Para comemorar este dia, sugerimos a leitura de “Uma Certa Harmonia – Notas sobre a arquitetura e saúde mental infanto-juvenil”, Pedro Strecht.
«As nossas cabeças têm casas. Construções erguidas de múltiplas maneiras. Espaços com histórias. Divisões cheias. Recantos escondidos. Coisas que se usam todos os dias. Gavetas bolorentas onde uma aranha arrisca tecer uma teia. E janelas. Janelas por onde o ar entra e a luz enfeita os dias, o passar das horas e adormece, escura, coma chegada da noite. Sonhos. As casas são feitas de sonhos. Os sonhos habitam as camas, espalham-se, fogem ao controlo, ocupam todo o espaço vivido e o imaginado que tantas vezes entra pela porta dentro e faz visitas mesmo sem ser convidado. Os sonhos sentam-se à mesa, estão no sorriso das pessoas, partem e voltam no reencontro depois de mais um dia, cansados, vividos, prontos para prosseguirem se necessário anos a fio. Os sonhos é que dão vida às casas. E são eles que as matam quando, certo dia, é preciso sair delas.
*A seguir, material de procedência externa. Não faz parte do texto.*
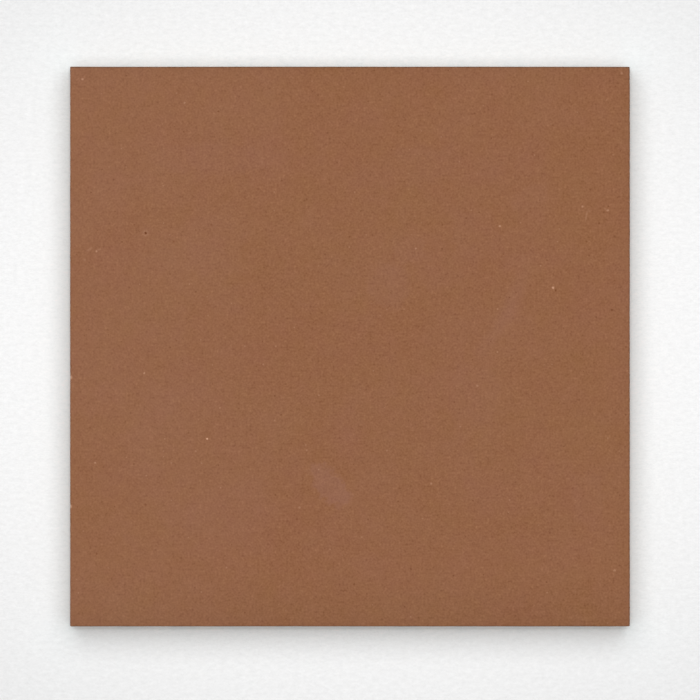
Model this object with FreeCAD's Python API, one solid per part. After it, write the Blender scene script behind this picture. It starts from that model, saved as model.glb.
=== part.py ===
import FreeCAD, Part

import math
import os

# Unglazed terracotta floor tile, one fired piece of clay.
#
# The clay leaves the die as one long ribbon, so the whole tile is a single section in X and Z,
# carried along Y. The die gives the flat wearing face, the two straight sides and the keys on the
# back: parallel dovetail grooves that are wider inside than at the mouth, so that the bedding
# mortar locks into them. A wire cuts the ribbon to length, which makes the two square ends.
#
# Frame: +Z is up through the wearing face, Y runs along the grooves, and the origin is the centre
# of the underside, on the plane that the feet between the grooves stand on. Sizes are millimetres.

# The tile as a whole
FACE_SIDE = 200.0
THICKNESS = 12.5

# Every outer edge is eased a little. The die rounds the edges that run along Y, and the edges
# round the two cut ends are rubbed down to a flat of the same depth.
ARRIS_RADIUS = 0.4

# Keys on the back
GROOVE_PITCH = 20.0
GROOVE_MOUTH = 9.0
GROOVE_DEPTH = 2.0
GROOVE_UNDERCUT_DEG = 15.0
GROOVE_ROOT_RADIUS = 0.6
EDGE_LAND_MIN = 12.0

# Two places closer than this are the same place
TOUCHING = 1e-6

NODE = "floor_tile"


def groove_centres():
    """Centre lines of as many grooves as fit between the two edge lands, even about X = 0."""
    clear_width = FACE_SIDE - 2.0 * EDGE_LAND_MIN - GROOVE_MOUTH
    count = max(0, math.floor(clear_width / GROOVE_PITCH) + 1)
    first = -0.5 * (count - 1) * GROOVE_PITCH
    return [first + i * GROOVE_PITCH for i in range(count)]


def groove_corners(centre):
    """One groove, from its left foot to its right: mouth, root, root, mouth, as (x, z, radius)."""
    half_mouth = 0.5 * GROOVE_MOUTH
    half_root = half_mouth + GROOVE_DEPTH * math.tan(math.radians(GROOVE_UNDERCUT_DEG))
    return [
        (centre - half_mouth, 0.0, ARRIS_RADIUS),
        (centre - half_root, GROOVE_DEPTH, GROOVE_ROOT_RADIUS),
        (centre + half_root, GROOVE_DEPTH, GROOVE_ROOT_RADIUS),
        (centre + half_mouth, 0.0, ARRIS_RADIUS),
    ]


def section_corners():
    """The die's outline as (x, z, radius), along the back from left to right and then over the face."""
    half = 0.5 * FACE_SIDE
    corners = [(-half, 0.0, ARRIS_RADIUS)]
    for centre in groove_centres():
        corners += groove_corners(centre)
    corners += [
        (half, 0.0, ARRIS_RADIUS),
        (half, THICKNESS, ARRIS_RADIUS),
        (-half, THICKNESS, ARRIS_RADIUS),
    ]
    return corners


def round_corner(before, corner, after, radius):
    """The two tangent points and the middle of the arc that rounds one corner of the outline."""
    to_before = (before - corner).normalize()
    to_after = (after - corner).normalize()
    half_angle = 0.5 * to_before.getAngle(to_after)
    set_back = radius / math.tan(half_angle)
    bisector = (to_before + to_after).normalize()
    arc_middle = corner + bisector * (radius / math.sin(half_angle) - radius)
    return corner + to_before * set_back, arc_middle, corner + to_after * set_back


def rounded_wire(corners, y):
    """A closed wire at the given Y: straight runs joined by the tangent arcs of every corner."""
    points = [FreeCAD.Vector(x, y, z) for x, z, _ in corners]
    arcs = []
    for i, (_, _, radius) in enumerate(corners):
        following = points[(i + 1) % len(points)]
        arcs.append(round_corner(points[i - 1], points[i], following, radius))
    edges = []
    for i, (start, middle, end) in enumerate(arcs):
        edges.append(Part.LineSegment(arcs[i - 1][2], start).toShape())
        edges.append(Part.Arc(start, middle, end).toShape())
    return Part.Wire(edges)


def cut_end_edges(ribbon):
    """Every edge that lies in the plane of one of the two wire cuts."""
    half = 0.5 * FACE_SIDE
    chosen = []
    for edge in ribbon.Edges:
        box = edge.BoundBox
        if box.YLength < TOUCHING and abs(abs(box.YMin) - half) < TOUCHING:
            chosen.append(edge)
    return chosen


def rubbed_width():
    """The leg of a 45 degree flat that goes as deep into a square edge as the arris arc does."""
    return ARRIS_RADIUS * (2.0 - math.sqrt(2.0))


def floor_tile():
    """The section drawn out between the two wire cuts, with their sharp edges rubbed down."""
    section = Part.Face(rounded_wire(section_corners(), -0.5 * FACE_SIDE))
    ribbon = section.extrude(FreeCAD.Vector(0.0, FACE_SIDE, 0.0))
    return ribbon.makeChamfer(rubbed_width(), cut_end_edges(ribbon))


def main():
    os.makedirs("parts", exist_ok=True)
    tile = floor_tile()
    tile.exportStep(os.path.join("parts", NODE + ".step"))
    size = tile.BoundBox
    print(
        f"{NODE}: valid {tile.isValid()}, solids {len(tile.Solids)}, faces {len(tile.Faces)}, "
        f"{size.XLength:.2f} x {size.YLength:.2f} x {size.ZLength:.2f} mm, "
        f"{tile.Volume / 1000.0:.1f} cm3, {len(groove_centres())} grooves"
    )


main()
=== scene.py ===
import math

import bpy
import numpy as np
from bpy.props import FloatProperty, FloatVectorProperty, IntProperty, PointerProperty
from bpy.types import Operator, Panel, PropertyGroup
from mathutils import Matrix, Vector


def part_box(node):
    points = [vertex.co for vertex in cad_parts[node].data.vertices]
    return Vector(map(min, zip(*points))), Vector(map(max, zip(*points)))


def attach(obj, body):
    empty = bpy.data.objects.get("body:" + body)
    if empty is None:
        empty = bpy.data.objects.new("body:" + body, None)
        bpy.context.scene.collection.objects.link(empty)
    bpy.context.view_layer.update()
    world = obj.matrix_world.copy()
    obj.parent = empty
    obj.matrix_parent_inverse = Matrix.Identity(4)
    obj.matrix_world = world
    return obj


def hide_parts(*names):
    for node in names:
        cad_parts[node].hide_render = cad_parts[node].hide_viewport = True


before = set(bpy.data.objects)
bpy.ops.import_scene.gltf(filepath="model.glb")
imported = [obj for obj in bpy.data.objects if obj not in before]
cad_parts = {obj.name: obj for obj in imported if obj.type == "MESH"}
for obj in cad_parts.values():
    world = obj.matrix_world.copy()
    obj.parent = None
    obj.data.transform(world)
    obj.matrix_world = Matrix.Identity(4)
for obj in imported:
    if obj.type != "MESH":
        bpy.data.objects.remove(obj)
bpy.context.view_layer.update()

# An unglazed terracotta floor tile, lying on its back with the wearing face up.
#
# The fired tile is one closed mesh. Its outline in X and Z is the extruder's die, carried along Y
# between two wire cuts, with the wear of its edges, its pits and its faint waviness pressed into
# the mesh. The clay's finish is made of shader nodes that read Object coordinates in millimetres.

bl_info = {
    "name": "Terracotta Floor Tile",
    "version": (1, 0, 0),
    "blender": (4, 5, 0),
    "location": "View3D > Sidebar > Floor Tile",
    "description": "Builds an unglazed terracotta floor tile and a plain studio to show it in",
    "category": "Add Mesh",
}

MM = 0.001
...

As casas criam enredos como quem cria filhos. Desenvolvem paixões cujos lábios murmuram. Vivem da ilusão fantástica do tempo todo e escrevem histórias. Amor, ódio, solidão e amparo, de tudo as casas conhecem e calam. Silenciosas permanecem, fechando segredos de que só elas cuidam, como quem se detém perante uma flor na varanda, imutável, atenta ao desfiar de estações.
As casas são pais e mães do desejo, da vontade de existir e de uma certa ilusão de, afinal, sermos eternos. Somos sempre pais e filhos delas, mesmo quando, um dia, temos de mentir para que não se afastem do nosso coração.»